[Start of Records for this task]
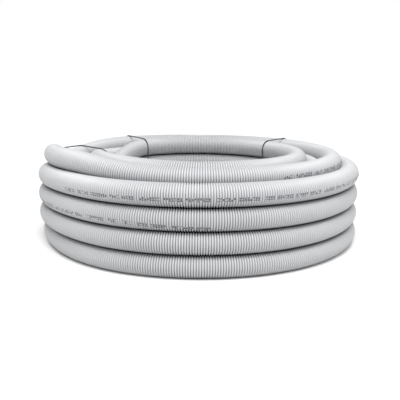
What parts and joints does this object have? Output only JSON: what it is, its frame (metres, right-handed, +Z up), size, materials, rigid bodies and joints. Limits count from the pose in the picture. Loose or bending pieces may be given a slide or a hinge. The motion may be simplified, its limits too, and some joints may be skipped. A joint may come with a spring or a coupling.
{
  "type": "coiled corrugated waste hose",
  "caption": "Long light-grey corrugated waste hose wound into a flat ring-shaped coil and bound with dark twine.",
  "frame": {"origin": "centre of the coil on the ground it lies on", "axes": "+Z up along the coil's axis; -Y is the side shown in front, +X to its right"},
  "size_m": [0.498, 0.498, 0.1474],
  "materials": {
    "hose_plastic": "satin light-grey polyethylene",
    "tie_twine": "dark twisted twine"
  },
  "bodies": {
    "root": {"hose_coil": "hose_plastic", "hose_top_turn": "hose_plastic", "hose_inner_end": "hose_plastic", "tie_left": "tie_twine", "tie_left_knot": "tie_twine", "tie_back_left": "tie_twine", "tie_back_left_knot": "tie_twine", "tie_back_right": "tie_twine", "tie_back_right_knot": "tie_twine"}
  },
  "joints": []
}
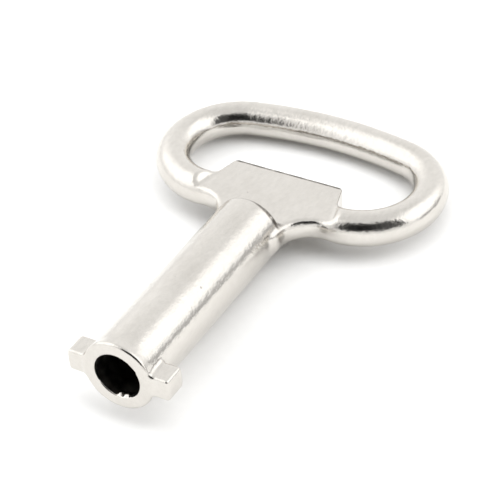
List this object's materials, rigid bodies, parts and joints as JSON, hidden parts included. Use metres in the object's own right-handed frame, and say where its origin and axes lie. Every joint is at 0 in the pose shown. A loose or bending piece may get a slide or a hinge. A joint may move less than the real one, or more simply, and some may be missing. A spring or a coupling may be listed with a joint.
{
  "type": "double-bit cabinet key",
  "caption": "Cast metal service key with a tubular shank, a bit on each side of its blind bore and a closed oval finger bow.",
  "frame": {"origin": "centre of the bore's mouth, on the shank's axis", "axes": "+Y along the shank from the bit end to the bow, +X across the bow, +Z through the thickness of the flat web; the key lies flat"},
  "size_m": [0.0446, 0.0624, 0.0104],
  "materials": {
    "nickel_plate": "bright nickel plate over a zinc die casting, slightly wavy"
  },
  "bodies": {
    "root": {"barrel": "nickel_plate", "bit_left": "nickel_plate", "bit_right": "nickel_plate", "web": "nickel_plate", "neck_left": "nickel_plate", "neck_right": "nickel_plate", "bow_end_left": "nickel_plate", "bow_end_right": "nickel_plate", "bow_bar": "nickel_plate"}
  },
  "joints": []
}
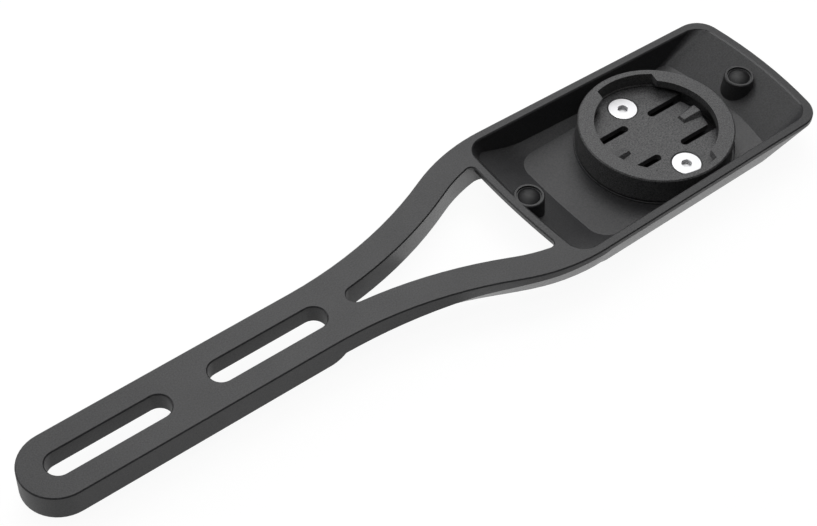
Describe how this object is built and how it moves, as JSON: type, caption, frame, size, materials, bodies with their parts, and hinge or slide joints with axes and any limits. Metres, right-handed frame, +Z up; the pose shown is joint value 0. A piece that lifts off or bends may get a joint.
[End of Records for this task]
--- Your task ---
Reproduce all of the entries word for word.

--- Exercise solution ---
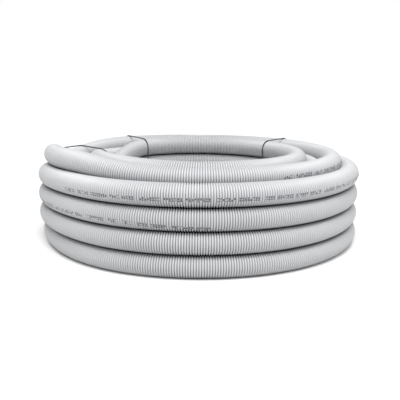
What parts and joints does this object have? Output only JSON: what it is, its frame (metres, right-handed, +Z up), size, materials, rigid bodies and joints. Limits count from the pose in the picture. Loose or bending pieces may be given a slide or a hinge. The motion may be simplified, its limits too, and some joints may be skipped. A joint may come with a spring or a coupling.
{
  "type": "coiled corrugated waste hose",
  "caption": "Long light-grey corrugated waste hose wound into a flat ring-shaped coil and bound with dark twine.",
  "frame": {"origin": "centre of the coil on the ground it lies on", "axes": "+Z up along the coil's axis; -Y is the side shown in front, +X to its right"},
  "size_m": [0.498, 0.498, 0.1474],
  "materials": {
    "hose_plastic": "satin light-grey polyethylene",
    "tie_twine": "dark twisted twine"
  },
  "bodies": {
    "root": {"hose_coil": "hose_plastic", "hose_top_turn": "hose_plastic", "hose_inner_end": "hose_plastic", "tie_left": "tie_twine", "tie_left_knot": "tie_twine", "tie_back_left": "tie_twine", "tie_back_left_knot": "tie_twine", "tie_back_right": "tie_twine", "tie_back_right_knot": "tie_twine"}
  },
  "joints": []
}
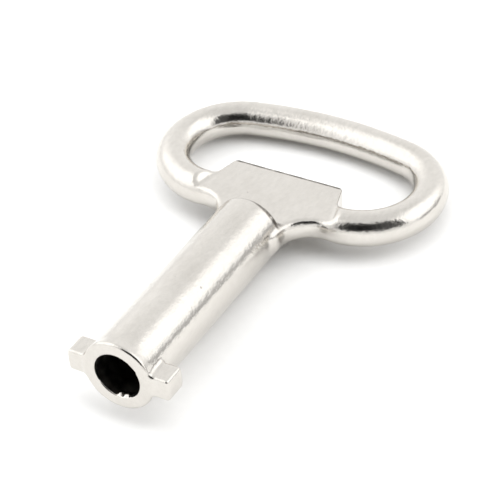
List this object's materials, rigid bodies, parts and joints as JSON, hidden parts included. Use metres in the object's own right-handed frame, and say where its origin and axes lie. Every joint is at 0 in the pose shown. A loose or bending piece may get a slide or a hinge. A joint may move less than the real one, or more simply, and some may be missing. A spring or a coupling may be listed with a joint.
{
  "type": "double-bit cabinet key",
  "caption": "Cast metal service key with a tubular shank, a bit on each side of its blind bore and a closed oval finger bow.",
  "frame": {"origin": "centre of the bore's mouth, on the shank's axis", "axes": "+Y along the shank from the bit end to the bow, +X across the bow, +Z through the thickness of the flat web; the key lies flat"},
  "size_m": [0.0446, 0.0624, 0.0104],
  "materials": {
    "nickel_plate": "bright nickel plate over a zinc die casting, slightly wavy"
  },
  "bodies": {
    "root": {"barrel": "nickel_plate", "bit_left": "nickel_plate", "bit_right": "nickel_plate", "web": "nickel_plate", "neck_left": "nickel_plate", "neck_right": "nickel_plate", "bow_end_left": "nickel_plate", "bow_end_right": "nickel_plate", "bow_bar": "nickel_plate"}
  },
  "joints": []
}
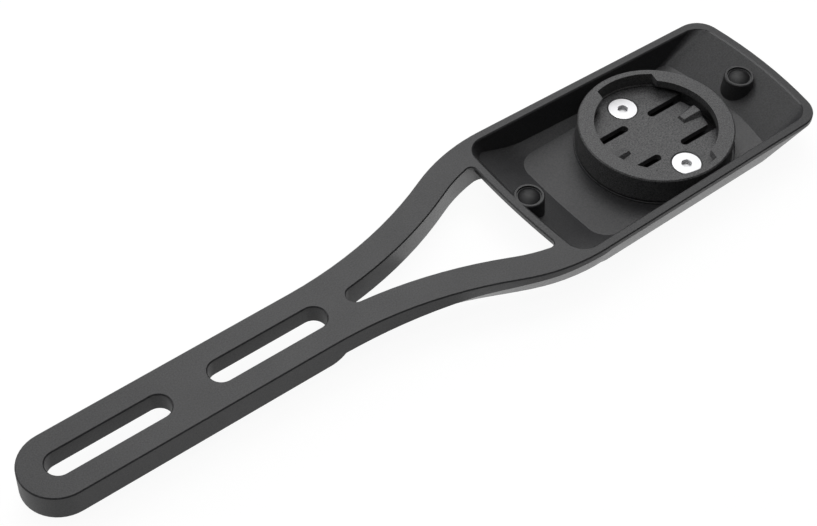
Describe how this object is built and how it moves, as JSON: type, caption, frame, size, materials, bodies with their parts, and hinge or slide joints with axes and any limits. Metres, right-handed frame, +Z up; the pose shown is joint value 0. A piece that lifts off or bends may get a joint.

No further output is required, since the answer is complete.